Francis continued referring to Judas that we only know that Jesus wanted him to be his disciple. "He never managed to be." "He was weak in discipleship, but Jesus loved him ... Then the Gospel makes us understand that he liked money: at Lazarus' house, when Mary anointed Jesus' feet with that expensive perfume, he reflects and John underlines: 'But he doesn't say it because he loved the poor: rather because he was a thief. The love of money had led him outside the rules, to steal, and from stealing to betrayal there is a step, a little one. Anyone who loves money too much cheats to have more, always: it's a rule, it's a fact. " And Judas sold Jesus. "In my opinion, this man was out of his mind."
"One thing that attracts my attention is that Jesus never says" traitor" to him; he says he will be betrayed, but does not say "traitor" to him. He never says: 'Go away, traitor'. Never! Indeed, he says to him: 'Friend', and kisses him. The mystery of Judah ... What is the mystery of Judah? I don't know ... Don Primo Mazzolari explained it better than I ... Yes, it comforts me to contemplate that capital [a work of sculpture – ed] by Vezelay: how did Judas end? I do not know. Jesus threatens strongly here; he makes a strong threat: 'Woe to that man by whom the Son of Man is betrayed: better for that man if he had never been born!'. But does this mean that Judas is in Hell? I do not know. I look at the capital. And I hear the word of Jesus: 'Friend'. "
"But this - added Francis - makes us think of another thing, which is more real, more than today: the devil entered Judas, it was the devil who led him to this point. And how did the story end? The devil is a poor payer: he an unreliable payer. He promises you everything, shows you everything and in the end leaves you alone in your desperation to hang yourself. The restless heart of Judas, tormented by greed and tormented by love for Jesus, a love that failed to make love, tormented with this fog, returns to the priests asking for forgiveness, asking for salvation. 'What have we got to do with it? It's yours ... ": the devil speaks like this and leaves us in despair".

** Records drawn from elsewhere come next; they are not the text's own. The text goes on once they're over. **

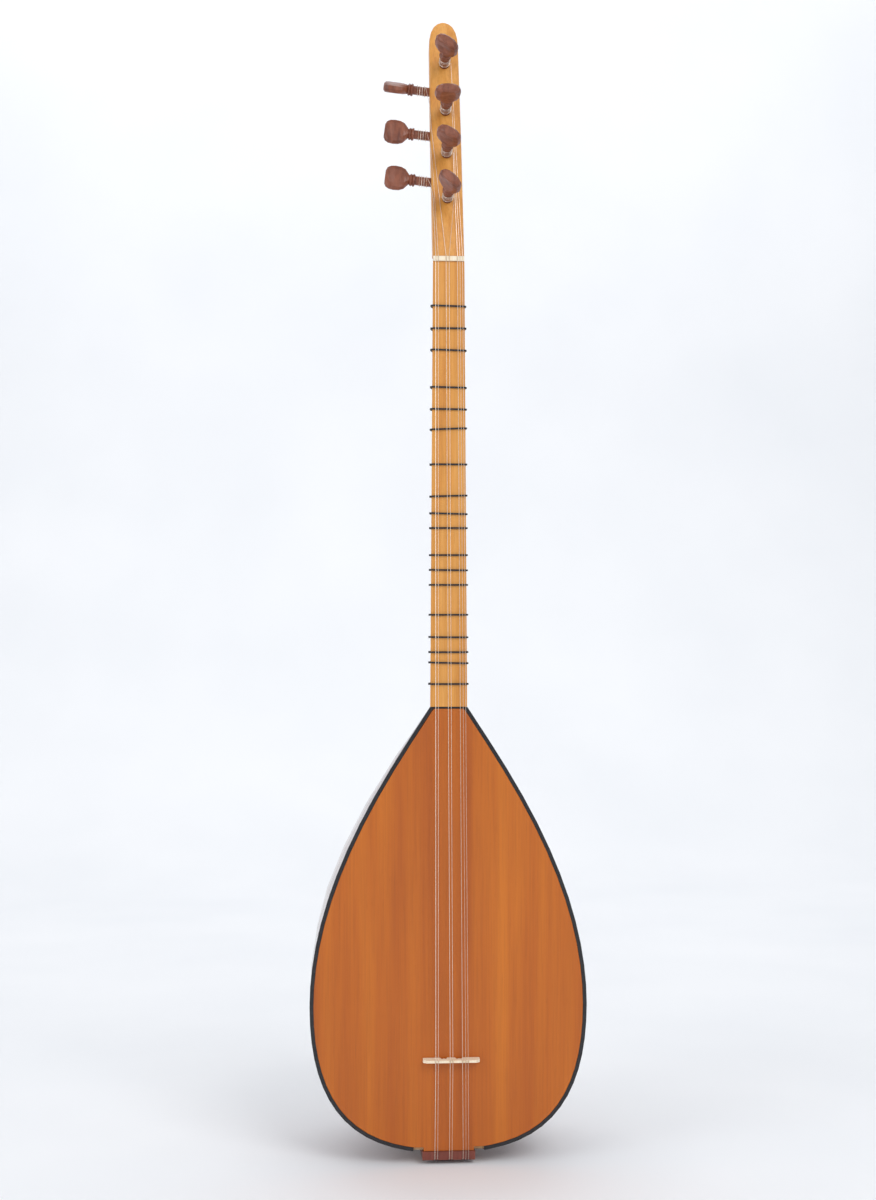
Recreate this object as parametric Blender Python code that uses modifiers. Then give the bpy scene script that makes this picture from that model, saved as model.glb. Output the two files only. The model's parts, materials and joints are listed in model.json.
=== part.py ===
"""Short-neck saz, at real size in metres, +Z up along the neck, soundboard facing -Y, +X to the right seen from the
front. The origin is the middle of the front edge line of the string holder's flat lower end."""

import math

import bmesh
import bpy
from mathutils import Matrix, Vector

# ---------------------------------------------------------------- driving dimensions (metres)
GAP = 0.0003
JOINT_Z = 0.4096            # neck meets soundboard
NUT_Z = 0.8122              # edge of the nut on the string side
HEAD_Z = 0.8167             # neck ends, headstock begins
STRING_SCALE = 0.7235       # from the nut to the bridge, as the frets are set
BRIDGE_Z = 0.09095
HOLDER_HEIGHT = 0.0083
HOLDER_WIDTH = 0.0477
HOLDER_DEPTH = 0.034
TAIL_S = 0.4010             # the body is cut flat here, below the joint
BOARD = 0.0030              # soundboard and binding thickness
RIM_Y = BOARD + GAP
BINDING = 0.0033
WALL = 0.0030               # thickness of a stave
RIM_WALL = 0.0050           # and at its rim, where the soundboard rests
STAVES = 9
NECK_HALF_JOINT = 0.0167
NECK_HALF_NUT = 0.0142
NECK_DEPTH_JOINT = 0.0270
NECK_DEPTH_NUT = 0.0205
MAX_HALF_WIDTH = 0.1256     # widest at 270 mm below the joint
BOWL_DEPTH = 0.1880
HEAD_TILT = math.radians(17.0)
HEAD_LENGTH = 0.2425
HEAD_HALF = 0.0142
HEAD_THICK_NUT = 0.0180
HEAD_THICK_TIP = 0.0150
PEG_RADIUS = 0.0041
COIL_RADIUS = 0.0051        # of the wound string's centre line
WIRE = 0.00025

# fret: semitones above the open string, and how far it is tied askew, in degrees
FRETS = [(1, -1.4), (1.52, 0), (2.04, -1.5), (2.97, -1.2), (3.54, -0.6), (4.07, 2.3), (5.07, 0), (6.01, 1.7),
         (6.56, -1.4), (7.02, 0), (7.92, 0), (8.44, -0.7), (8.97, 0), (10.09, 0), (10.98, -0.5), (11.6, 0),
         (12.06, -1.3), (13, 0)]
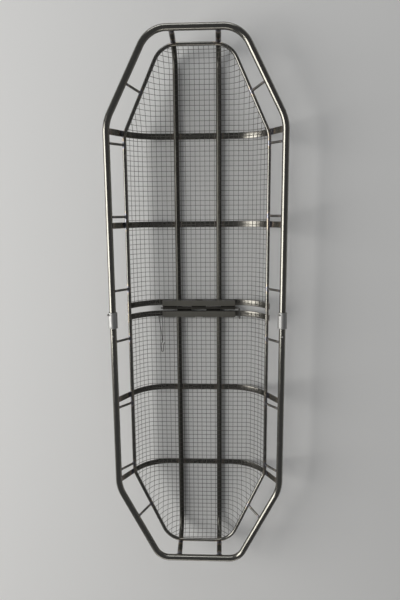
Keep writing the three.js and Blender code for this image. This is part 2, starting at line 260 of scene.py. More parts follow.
# ---- materials -------------------------------------------------------------------------
def node(tree, kind, **inputs):
    n = tree.nodes.new(kind)
    for k, v in inputs.items():
        n.inputs[k.replace("_", " ")].default_value = v
    return n


def mapped_noise(tree, coord, scale, noise_scale, detail=4.0, rough=0.55):
    m = tree.nodes.new("ShaderNodeMapping")
    m.inputs["Scale"].default_value = scale
    tree.links.new(coord, m.inputs["Vector"])
    n = node(tree, "ShaderNodeTexNoise", Scale=noise_scale, Detail=detail, Roughness=rough)
    tree.links.new(m.outputs["Vector"], n.inputs["Vector"])
    return n.outputs["Fac"]


def map_range(tree, value, a, b, c, d):
    n = node(tree, "ShaderNodeMapRange")
    for key, v in zip(("From Min", "From Max", "To Min", "To Max"), (a, b, c, d)):
        n.inputs[key].default_value = v
    tree.links.new(value, n.inputs["Value"])
    return n.outputs["Result"]


def mix(tree, factor, a, b):
    n = tree.nodes.new("ShaderNodeMix")
    n.data_type = "RGBA"
    tree.links.new(factor, n.inputs[0])
    for socket, v in ((n.inputs[6], a), (n.inputs[7], b)):
        if isinstance(v, (tuple, list)):
            socket.default_value = (*v, 1.0)
        else:
            tree.links.new(v, socket)
    return n.outputs[2]


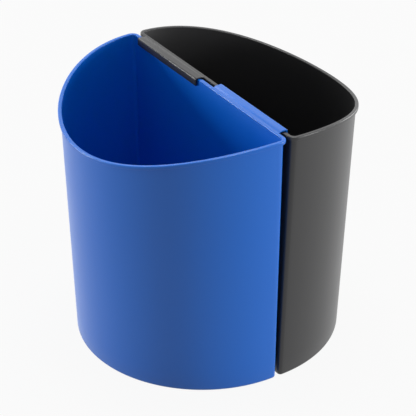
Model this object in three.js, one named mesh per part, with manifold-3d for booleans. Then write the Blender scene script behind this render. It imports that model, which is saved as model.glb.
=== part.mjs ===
// A pair of half-round open waste bins, hooked back to back over each other's rim.
//
// Both bins are the same moulding: a thin-walled shell with a flat back wall, a half-elliptic curved wall
// and a turned-down rim that dips towards the middle of the curve. Half of the flat rim carries a ledge with
// a hanging lip; the other half is set down a little, so that the other bin's ledge lies over it.
//
// Frame: X along the two flat walls, Y across the seam between them, Z up. The origin is on the floor, under
// the middle of the seam. Lengths are millimetres.

import * as THREE from 'three';
import { mergeVertices } from 'three/addons/utils/BufferGeometryUtils.js';
import Module from 'manifold-3d';

// ---- the bin's size
const RIM_HEIGHT = 330; // floor to the rim along the flat wall
const RIM_DIP = 36; // how much lower the rim is at the middle of the curved wall
const RIM_DIP_POWER = 2.1; // the dip grows as this power of the way across from the flat side
const RIM_LENGTH = 336.4; // over the rim, along the flat wall
const RIM_DEPTH = 177.7; // over the rim, from the flat side to the middle of the curve
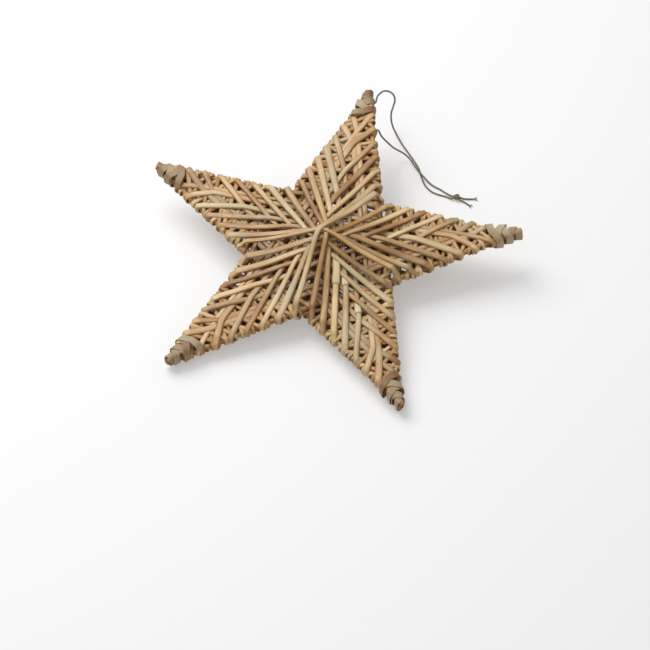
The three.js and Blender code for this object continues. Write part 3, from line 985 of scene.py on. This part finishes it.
class STAR_OT_twine(bpy.types.Operator):
    """Lays the twine loop down to the floor, with its knot and frayed tails"""

    bl_idname = "star.twine"
    bl_label = "Twine loop"

    def execute(self, context):
        d = sizes().twine
        c = colours()
        material = twine_material("natural_twine", c.twine_dark, c.twine_light)
        made = {}
        for name, points in (("leg_1", LEG_ONE), ("leg_2", LEG_TWO),
                             ("tail_1", TAIL_ONE), ("tail_2", TAIL_TWO)):
            line, far = route(points, TWINE_STEP)
            piece = finished(f"twisted_{name}", twisted_twine(line, d), material)
            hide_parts(f"twine_{name}")
            made[name] = (piece, line, far)
        frays = [self.frayed_end(f"frayed_end_{i + 1}", end, material)
                 for i, end in enumerate(TAIL_ENDS)]
        for name, points in (("root_1", ROOT_ONE), ("root_2", ROOT_TWO)):
            line, _ = route(points, TWINE_STEP)
            finished(f"twisted_{name}", twisted_twine(line, d), material)
        knot = self.knot(twine_material("greened_twine", c.knot_dark, c.knot_light))
        for name, points in (("leg_1", LEG_ONE), ("leg_2", LEG_TWO)):
            piece, line, far = made[name]
            path, _ = route(points, PATH_STEP)
        return {"FINISHED"}

    def knot(self, material):
        """An overhand knot: two small trefoils of twine, one in the other, and four stubs."""
        s = sizes()
        parts = []
        for scale, lean in TREFOILS:
            size = scale * (s.knot - s.twine) / 2 / 3
            line = []
            for a in np.linspace(0, 2 * math.pi, TREFOIL_STEPS, endpoint=False):
                x = math.sin(a) + 2 * math.sin(2 * a)
                y = math.cos(a) - 2 * math.cos(2 * a)
                x, y = turned(x, y, lean)
                line.append(np.array([KNOT_PLACE[0] + x * size, KNOT_PLACE[1] + y * size,
                                      s.knot / 2 - math.sin(3 * a) * size * KNOT_DEPTH]))
            line.append(line[0])
            parts.append(twisted_twine(line, s.twine))
        for points in KNOT_STUBS:
            line, _ = route(points, TWINE_STEP)
            parts.append(twisted_twine(line, s.twine))
        knot = finished("overhand_knot", joined(parts), material)
        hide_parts("twine_knot")
        return knot

    def frayed_end(self, name, end, material):
        """The loose fibres at the cut end of a tail."""
        rng = np.random.default_rng(11)
        x, y, heading = end
        parts = []
        for _ in range(FRAY_COUNT):
            side = heading + rng.uniform(*FRAY_SPREAD)
            rise = rng.uniform(*FRAY_RISES)
            far = rng.uniform(*FRAY_REACHES)
            points = [(x - FRAY_ROOT * math.cos(heading), y - FRAY_ROOT * math.sin(heading), LYING)]
            for t in (0.35, 0.7, 1.0):
                angle = heading + (side - heading) * (0.5 + 0.5 * t)
                points.append((x + math.cos(angle) * far * t, y + math.sin(angle) * far * t,
                               LYING + rise * far * t))
            line, _ = route(points, TWINE_STEP)
            parts.append(twisted_twine(line, FRAY_WIDTH))
        return finished(name, joined(parts), material)


# Stage


CAMERA_PLACE = (-0.009454, -1.564624, 1.758065)
CAMERA_ELEVATION = math.radians(49.400)
CAMERA_LENS = 166.15
CAMERA_REACH = 20
FLOOR_REACH = 6  # from its middle to each side
FLOOR_ROUGHNESS = 0.7
# The floor glows though it is no lamp: painted light that pales the shadows on it and lights the star a
# little from below
FLOOR_GLOW = 0.295  # lifts the floor to the photo's near white
WORLD_STRENGTH = 0.43
LIGHTS = (  # name, place, side and watts
    ("key", (-0.68, 0.74, 1.35), 1.2, 24.5),
    ("fill", (-0.7, -1.0, 1.6), 1.6, 4),
)


class STAR_OT_stage(bpy.types.Operator):
    """Sets the floor, the light and the camera"""

    bl_idname = "star.stage"
    bl_label = "Stage"

    def execute(self, context):
        self.floor()
        self.camera()
        self.lights()
        return {"FINISHED"}

    def floor(self):
        bm = bmesh.new()
        bmesh.ops.create_grid(bm, x_segments=1, y_segments=1, size=FLOOR_REACH)
        mesh = bpy.data.meshes.new("floor")
        bm.to_mesh(mesh)
        bm.free()
        material, _, shader = new_material("pale_floor")
        shader.inputs["Base Color"].default_value = (*colours().floor, 1)
        shader.inputs["Roughness"].default_value = FLOOR_ROUGHNESS
        # Painted light: the floor glows, which pales the shadows cast on it
        shader.inputs["Emission Color"].default_value = (1, 1, 1, 1)
        shader.inputs["Emission Strength"].default_value = FLOOR_GLOW
        mesh.materials.append(material)
        floor = bpy.data.objects.new("floor", mesh)
        bpy.context.scene.collection.objects.link(floor)

    def camera(self):
        data = bpy.data.cameras.new("camera")
        data.lens = CAMERA_LENS
        data.clip_end = CAMERA_REACH
        camera = bpy.data.objects.new("camera", data)
        bpy.context.scene.collection.objects.link(camera)
        turn = Matrix.Rotation(math.pi / 2 - CAMERA_ELEVATION, 4, "X")
        camera.matrix_world = Matrix.Translation(CAMERA_PLACE) @ turn
        bpy.context.scene.camera = camera

    def lights(self):
        scene = bpy.context.scene
        scene.view_settings.view_transform = "Standard"
        world = scene.world or bpy.data.worlds.new("world")
        scene.world = world
        world.use_nodes = True
        back = world.node_tree.nodes["Background"]
        back.inputs["Color"].default_value = (1.0, 1.0, 1.0, 1)
        back.inputs["Strength"].default_value = WORLD_STRENGTH
        for name, place, size, power in LIGHTS:
            data = bpy.data.lights.new(name, "AREA")
            data.size = size
            data.energy = power
            light = bpy.data.objects.new(name, data)
            scene.collection.objects.link(light)
            light.location = place
            light.rotation_euler = (-Vector(place)).to_track_quat("-Z", "Y").to_euler()


class STAR_PT_star(bpy.types.Panel):
    """The star's sizes, colours and pieces"""

    bl_idname = "STAR_PT_star"
    bl_label = "Wound star"
    bl_space_type = "VIEW_3D"
    bl_region_type = "UI"
    bl_category = "Star"

    def draw(self, context):
        for group in (context.scene.star_sizes, context.scene.star_colours):
            for name in group.bl_rna.properties.keys():
                if name not in {"rna_type", "name"}:
                    self.layout.prop(group, name)
        for operator in OPERATORS:
            self.layout.operator(operator.bl_idname)


OPERATORS = (
    STAR_OT_stage, STAR_OT_twine, STAR_OT_rods, STAR_OT_willow, STAR_OT_wraps, STAR_OT_bindings,
)
CLASSES = (StarSizes, StarColours, *OPERATORS, STAR_PT_star)


def register():
    for c in CLASSES:
        bpy.utils.register_class(c)
    bpy.types.Scene.star_sizes = bpy.props.PointerProperty(type=StarSizes)
    bpy.types.Scene.star_colours = bpy.props.PointerProperty(type=StarColours)


def unregister():
    del bpy.types.Scene.star_colours
    del bpy.types.Scene.star_sizes
    for c in reversed(CLASSES):
        bpy.utils.unregister_class(c)


def main():
    register()
    bpy.ops.star.stage()
    bpy.ops.star.twine()
    bpy.ops.star.rods()
    bpy.ops.star.willow()
    bpy.ops.star.wraps()
    bpy.ops.star.bindings()


if __name__ == "__main__":
    main()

“We think of the many institutionalized Judas in this world who exploit people. And we also think of the little Judas that each of us has within us in the hour of choosing: between loyalty or interest. Each of us has the ability to betray, to sell out, to choose for one's own interest. Each of us has the opportunity to let ourselves be attracted by the love of money or goods or future well-being. 'Judas, where are you?' But the question I ask each of us: 'You, Judas, the little Judas I have inside: where are you? "
The Pope ended the celebration with Adoration of the Blessed Sacrament and blessing, inviting all to spiritual communion.